What is the one design you’re most proud of creating?That’s a really hard question, especially as I tend to pick apart all my work after I finish it, so I’m always thinking of ways I could have done something better. Haha. I’ve been working on some merchandise for ‘The World Is A Beautiful Place & I Am No Longer Afraid To Die,’ recently, and I’m really happy with how that came out.

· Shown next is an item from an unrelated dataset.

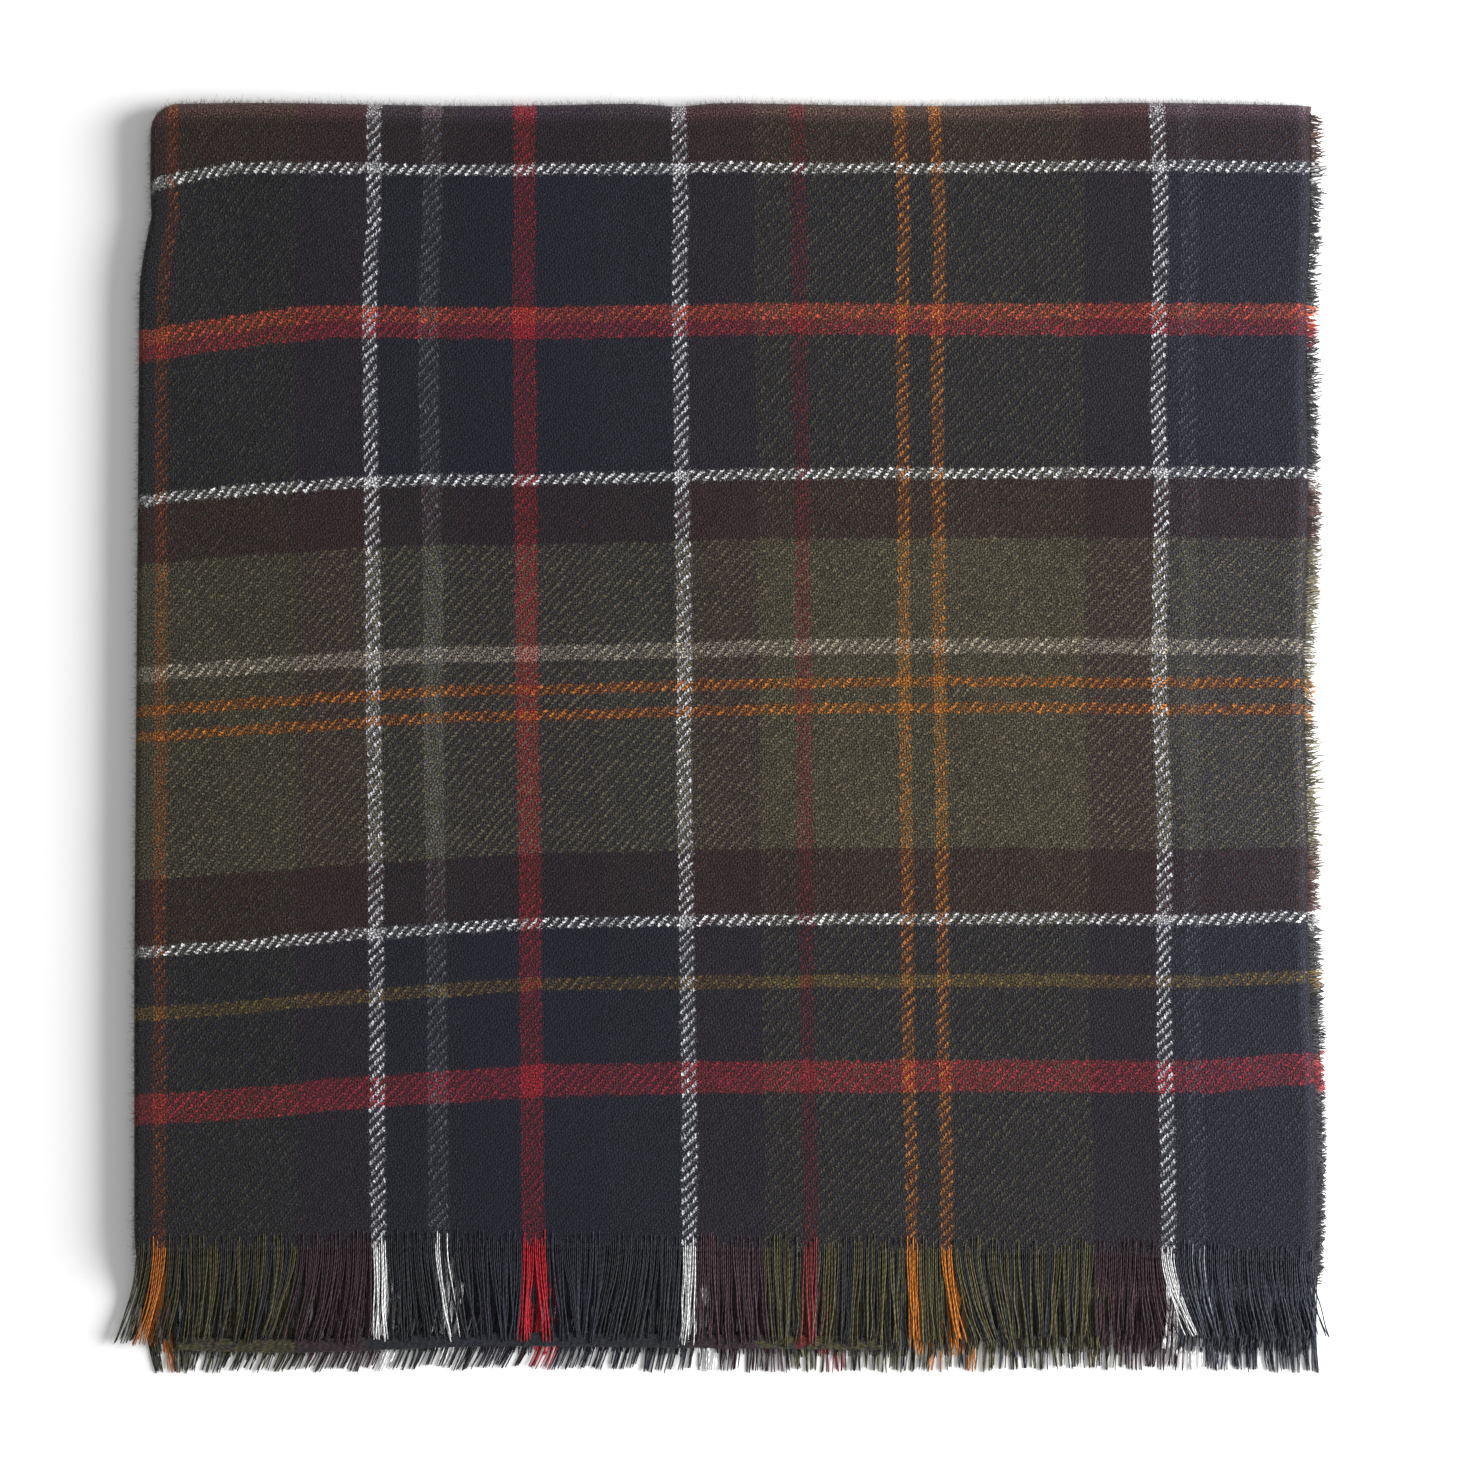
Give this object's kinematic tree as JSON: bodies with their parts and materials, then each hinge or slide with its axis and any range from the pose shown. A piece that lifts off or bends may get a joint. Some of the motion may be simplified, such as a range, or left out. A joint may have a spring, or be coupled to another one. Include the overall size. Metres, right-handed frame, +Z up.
{
  "type": "folded throw blanket",
  "caption": "Fringed tartan throw of brushed twill, folded in quarters, with a crosswise fold that opens flat.",
  "frame": {"origin": "centre of the bounding box on the plane that the throw lies on", "axes": "+Z up through the four layers, +Y towards the crosswise fold, -X towards the lengthwise fold, +X towards the cut side edge"},
  "size_m": [0.713, 0.7584, 0.0156],
  "materials": {
    "tartan_cloth": "matte",
    "warp_fringe": "matte",
    "weft_fringe": "matte"
  },
  "bodies": {
    "lower_half": {"panel_1_bottom": "tartan_cloth", "panel_2_lower_inner": "tartan_cloth", "side_fold_lower": "tartan_cloth", "outer_fold_lower": "tartan_cloth", "inner_fold_lower": "tartan_cloth", "corner_fold_lower": "tartan_cloth", "end_fringe_1": "warp_fringe", "end_fringe_2": "warp_fringe", "side_fringe_1": "weft_fringe", "side_fringe_2": "weft_fringe"},
    "upper_half": {"panel_3_upper_inner": "tartan_cloth", "panel_4_top": "tartan_cloth", "side_fold_upper": "tartan_cloth", "outer_fold_upper": "tartan_cloth", "inner_fold_upper": "tartan_cloth", "corner_fold_upper": "tartan_cloth", "end_fringe_3": "warp_fringe", "end_fringe_4": "warp_fringe", "side_fringe_3": "weft_fringe", "side_fringe_4": "weft_fringe"}
  },
  "joints": [
    {"name": "crosswise_fold", "type": "hinge", "parent": "lower_half", "child": "upper_half", "pos_m": [0, 0.37929, 0.0078], "axis": [-1, 0, 0], "range_deg": [0, 180]}
  ]
}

What advice do you have for designers/illustrators looking to follow in your footsteps? Any cool tips you can offer to anyone who is looking at starting this type of company?If you’re just starting out in the world of design or illustration then personal projects are going to be your best friend. If you want to design band merch, but don’t have anyone to design it for just yet… create a fake band and draw a cool idea for it. Just make stuff. In the creative industry ‘make the work you want to see’ is thrown around a lot, and it’s 100% true. If you don’t have anyone to make an idea for… make it anyway and display it anyway. You’ll get more work out of it than if you didn’t do it at all. Another tip that sounds super cliche is to find your ‘niche’ within whatever industry you’re in. With me, it’s been illustration within the music industry and for small businesses. Having a broad spectrum for your work can sometimes be over-complicated, and niching down can help you find your people a little easier, and direct your services to them instead of just throwing them out there and seeing who responds.
Besides graphic design, what do you enjoy doing in your free time? What makes you, you?Outside of design and music, I don’t have loads of free time, but I’m trying to get better at taking more time for myself. I have a very needy pup called Aubrey, who’s my little partner in crime, so I spend a lot of time out on walks with her. I like going to the gym every day as it gets me away from my desk and keeps my brain happy. I’m a big coffee person, and although I’ve never been a gamer, I’ve recently got very obsessed with my Nintendo Switch. I played NBA2K until 3am last night and had a wonderful time!